1. There was a serious need to bridge the gap between the absinthe community and the cocktail community and I was in a unique position to do it, and

2. There was a serious need for an absinthe which performed well in a cocktail as well as on its own with just water. That was the beginning of Marteau Verte Classique.

Right now I'm working with a distillery where I'm actually able to do the work myself. The product I'm working on at the moment is a much more traditional recipe, like a Berger or Pernod. Domestically distilled Marteau will be on the shelves and in bars this year sometime. How soon is really up to the TTB at this point.

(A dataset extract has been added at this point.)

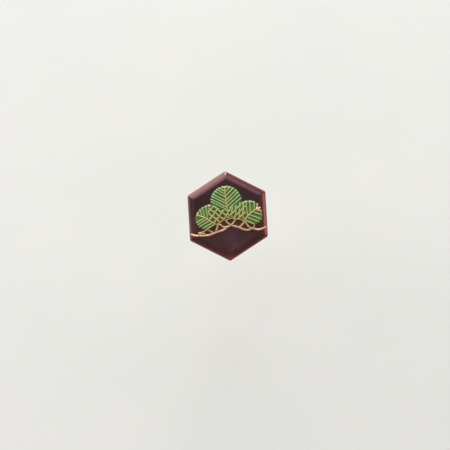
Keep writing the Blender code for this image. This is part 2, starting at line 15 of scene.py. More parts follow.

InAbsinthia: What are your thoughts on the opening up of the US market? What do you see as the future of absinthe here?

GS: Sometimes I have bad dreams about it. Not really. But things could go horribly wrong here if the TTB doesn't get off its butt and establish a standard of identity for absinthe. They apparently feel that their current standards adequately inform the consumer, but they don't. The consumer has no way of knowing that what's in the bottle is what they really want—authentic absinthe—unless the TTB takes steps to ensure that. At this point, you're taking the producer's word for it.

What this means is that in spite of the fact that we're starting out fresh here, and with a decade of experience to draw on from watching other markets, instead of doing it right the US could end up with wacky, off-the-wall products sold as absinthe just because we now know we can use absinthium in spirits.

In a nutshell, the irresponsible marketing that kick-started this renaissance has tainted the market and the public perception of absinthe for a decade, and now that's all anyone knows unless they do some dedicated searching.

The best I can do is to continue to spread the facts through the efforts of Wormwood Society, and set an example for other distillers by producing a top-quality, exemplary absinthe with dignified and non-sensational marketing. I'm pretty happy with that.

So thanks to Gwydion for a great interview and The Wormwood Society as an excellent resource. Keep up the good work!